Broadband X-ray spectral and timing properties of the accreting millisecond X-ray pulsar IGR J17498−2921 during the 2023 outburst

¹ Key Laboratory of Stars and Interstellar Medium, Xiangtan University, Xiangtan, 411105 Hunan, P.R. China
² SRON-Netherlands Institute for Space Research, Sorbonnelaan 2, 3584 CA Utrecht, The Netherlands
³ International Space Science Institute (ISSI), Hallerstrasse 6, 3012 Bern, Switzerland
⁴ Physikalisches Institut, University of Bern, Sidlerstrasse 5, 3012 Bern, Switzerland
⁵ Department of Physics and Astronomy, FI-20014 University of Turku, Finland
⁶ Space Research Institute of the Russian Academy of Sciences, Profsoyuznaya str. 84/32, 117997 Moscow, Russia
⁷ Department of Astronomy, School of Physics, Peking University, Beijing 100871, People’s Republic of China
⁸ Kavli Institute for Astronomy and Astrophysics, Peking University, Beijing 100871, People’s Republic of China
⁹ Key Laboratory of Particle Astrophysics, Institute of High Energy Physics, Chinese Academy of Sciences, 19B Yuquan Road, Beijing 100049, China

^⋆ Corresponding author; lizhaosheng@xtu.edu.cn

Received: 26 June 2024
Accepted: 9 September 2024

Abstract

We report on the broadband spectral and timing properties of the accreting millisecond X-ray pulsar IGR J17498−2921 during its April 2023 outburst. We used data from NICER (1–10 keV), NuSTAR (3–79 keV), Insight-HXMT (2–150 keV), and INTEGRAL (30–150 keV). We detected significant 401 Hz pulsations across the 0.5–150 keV band. The pulse fraction increases from ∼2% at 1 keV to ∼13% at 66 keV. We detected five type-I X-ray bursts, including three photospheric radius expansion bursts, with a rise time of ∼2 s and an exponential decay time of ∼5 s. The recurrence time is ∼9.1 h, which can be explained by unstable thermonuclear burning of hydrogen-deficient material on the neutron star surface.
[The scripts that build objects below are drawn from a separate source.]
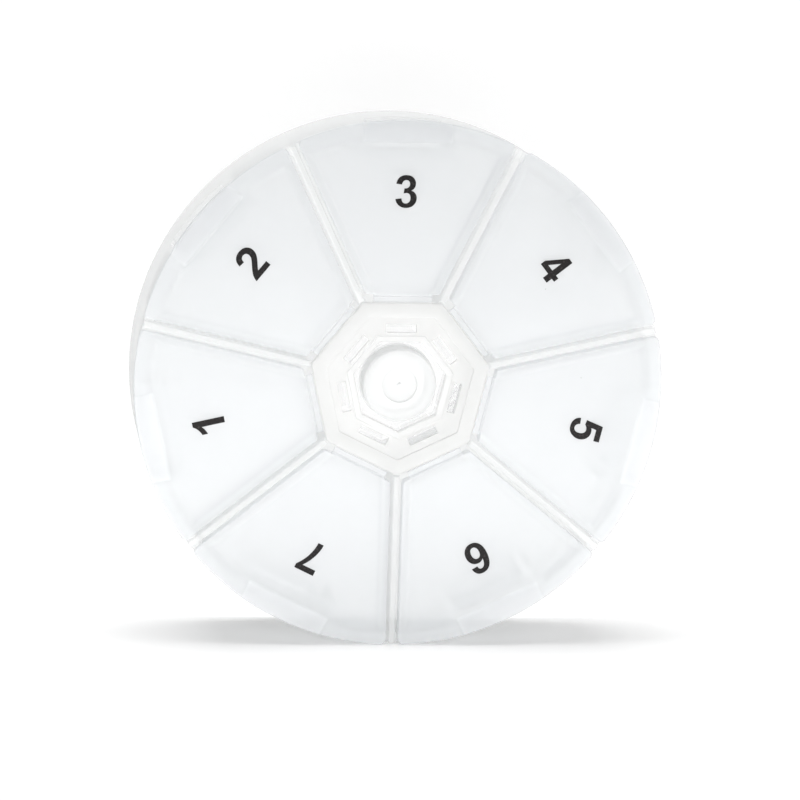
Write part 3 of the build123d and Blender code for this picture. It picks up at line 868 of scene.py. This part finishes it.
class PILLBOX_OT_stage(bpy.types.Operator):
    """White sweep, soft light and the camera"""
    bl_idname = "pillbox.stage"
    bl_label = "Stage"

    def execute(self, context):
        scene = context.scene
        set_up = scene.pillbox_stage
        scene.view_settings.view_transform = "Standard"
        scene.cycles.transparent_max_bounces = 32
        ledge = self.sweep()
        self.world(scene, set_up)
        self.lamp("shadow lamp", set_up.shadow_power, size=(0.9, 0.5), place=(0.3, 0.9, -0.13),
                  only=ledge)
        self.lamp("key lamp", set_up.key_power, size=(0.6, 0.5), place=(-0.08, 0.75, -0.03))
        self.lamp("fill lamp", set_up.fill_power, size=(0.3, 0.1), place=(0, -0.044, 0.09))
        self.camera(scene)
        return {"FINISHED"}

    def sweep(self):
        """A floor under the box, and a ledge that its rim stands on."""
        reach = 2
        floor = bpy.data.meshes.new("floor")
        floor.from_pydata([(-reach, -reach, 0), (reach, -reach, 0), (reach, reach, 0),
                           (-reach, reach, 0)], [], [(0, 1, 2, 3)])
        floor.materials.append(
            white_paper("white paper floor", shade=0.2, lift=0.86, stops_light=False))
        half, height, below = 0.5, 0.4, CAD_BOX[0].y - 0.1 * MM
        ledge = bpy.data.meshes.new("ledge")
        ledge.from_pydata([(-half, below, 0), (half, below, 0), (half, below, height),
                           (-half, below, height)], [], [(0, 3, 2, 1)])
        ledge.materials.append(
            white_paper("white paper ledge", shade=0.94, lift=0.1, stops_light=True))
        for mesh in (floor, ledge):
            sheet = link(bpy.data.objects.new(mesh.name, mesh))
        return sheet

    def world(self, scene, set_up):
        """Even light from all sides, seen as plain white."""
        world = bpy.data.worlds.new("white room")
        scene.world = world
        world.use_nodes = True
        tree = world.node_tree
        tree.nodes.clear()
        strength = add(tree, "ShaderNodeMapRange", Value=camera_sees(tree), To_Min=set_up.ambient,
                       To_Max=1.0)
        glow = add(tree, "ShaderNodeBackground", Color=(1, 1, 1, 1), Strength=strength)
        add(tree, "ShaderNodeOutputWorld", Surface=glow)

    def lamp(self, name, power, size, place, only=None):
        """A soft rectangular lamp that points at the box, hidden from the camera. It may light one
        object only."""
        target = Vector((0, 0, 0.02))
        lamp = bpy.data.lights.new(name, "AREA")
        lamp.shape = "RECTANGLE"
        lamp.size, lamp.size_y = size
        lamp.energy = power
        stand = link(bpy.data.objects.new(name, lamp))
        stand.location = place
        stand.rotation_euler = (target - stand.location).to_track_quat("-Z", "Y").to_euler()
        stand.visible_camera = False
        if only:
            lit = bpy.data.collections.new("lit by the " + name)
            lit.objects.link(only)
            stand.light_linking.receiver_collection = lit

    def camera(self, scene):
        """Almost square on to the lids, from a little above and to the left of the standing box."""
        side, rise, roll = radians(7.6), radians(9.45), radians(1.85)
        distance, sensor = 690, 36  # millimetres
        picture, lift = 800, 14.6  # pixels: the picture's width, and the hub above its middle
        pixels_per_mm = 5.914  # at the lids' top
        back = Vector((-sin(side) * cos(rise), sin(rise), cos(side) * cos(rise)))
        right = Vector((0, 1, 0)).cross(back).normalized()
        up = back.cross(right)
        right, up = right * cos(roll) + up * sin(roll), up * cos(roll) - right * sin(roll)
        data = bpy.data.cameras.new("camera")
        data.sensor_width = sensor
        data.lens = sensor * pixels_per_mm * distance / picture
        data.clip_start, data.clip_end = 0.01, 10
        camera = link(bpy.data.objects.new("camera", data))
        camera.matrix_world = Matrix((right, up, back)).transposed().to_4x4()
        offset = back * distance - up * (lift / pixels_per_mm)
        camera.location = Vector((0, 0, LID_TOP)) + offset * MM
        scene.camera = camera


class PILLBOX_PT_panel(bpy.types.Panel):
    """Pill box tools in the sidebar"""
    bl_idname = "PILLBOX_PT_panel"
    bl_label = "Pill Box"
    bl_space_type = "VIEW_3D"
    bl_region_type = "UI"
    bl_category = "Pill Box"

    def draw(self, context):
        for name, kind in GROUPS.items():
            box = self.layout.box()
            for size in kind.__annotations__:
                box.prop(getattr(context.scene, name), size)
        for operator in OPERATORS:
            self.layout.operator(operator.bl_idname)


OPERATORS = (PILLBOX_OT_tray, PILLBOX_OT_hub, PILLBOX_OT_lids, PILLBOX_OT_numbers, PILLBOX_OT_stage)
GROUPS = {
    "pillbox_lid": LidSettings,
    "pillbox_hub": HubSettings,
    "pillbox_plastic": PlasticSettings,
    "pillbox_print": PrintSettings,
    "pillbox_stage": StageSettings,
}


def register():
    for kind in (*GROUPS.values(), *OPERATORS, PILLBOX_PT_panel):
        bpy.utils.register_class(kind)
    for name, kind in GROUPS.items():
        setattr(bpy.types.Scene, name, bpy.props.PointerProperty(type=kind))


def unregister():
    for name in GROUPS:
        delattr(bpy.types.Scene, name)
    for kind in (PILLBOX_PT_panel, *reversed(OPERATORS), *reversed(GROUPS.values())):
        bpy.utils.unregister_class(kind)


def main():
    """Makes every piece and the stage."""
    register()
    bpy.ops.pillbox.tray()
    bpy.ops.pillbox.hub()
    bpy.ops.pillbox.lids()
    bpy.ops.pillbox.numbers()
    bpy.ops.pillbox.stage()


if __name__ == "__main__":
    main()
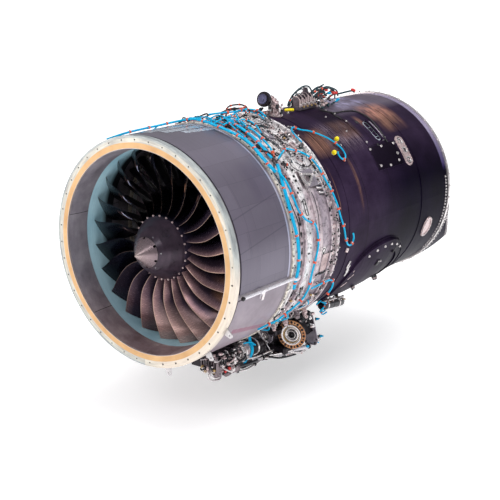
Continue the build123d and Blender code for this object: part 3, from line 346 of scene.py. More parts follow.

The quasi-simultaneous 1–150 keV broadband spectra from NICER, NuSTAR and INTEGRAL can be aptly fitted by an absorbed reflection model, relxillCp, and a Gaussian line of instrumental origin. The Comptonized emission from the hot corona is characterized by a photon index Γ of ∼1.8 and an electron temperature kT_e of ∼40 keV. We obtained a low inclination angle i ∼ 34°. The accretion disk shows properties of strong ionization, log(ξ/erg cm s⁻¹)∼4.5, over-solar abundance, A_Fe ∼ 7.7, and high density, log(n_e/cm⁻³)∼19.5. However, a lower disk density with normal abundance and ionization could also be possible. Based on the inner disk radius of R_in = 1.67R_ISCO and the long-term spin-down rate of −3.1(2)×10⁻¹⁵ Hz s⁻¹, we were able to constrain the magnetic field of IGR J17498−2921 to the range of (0.9 − 2.4)×10⁸ G.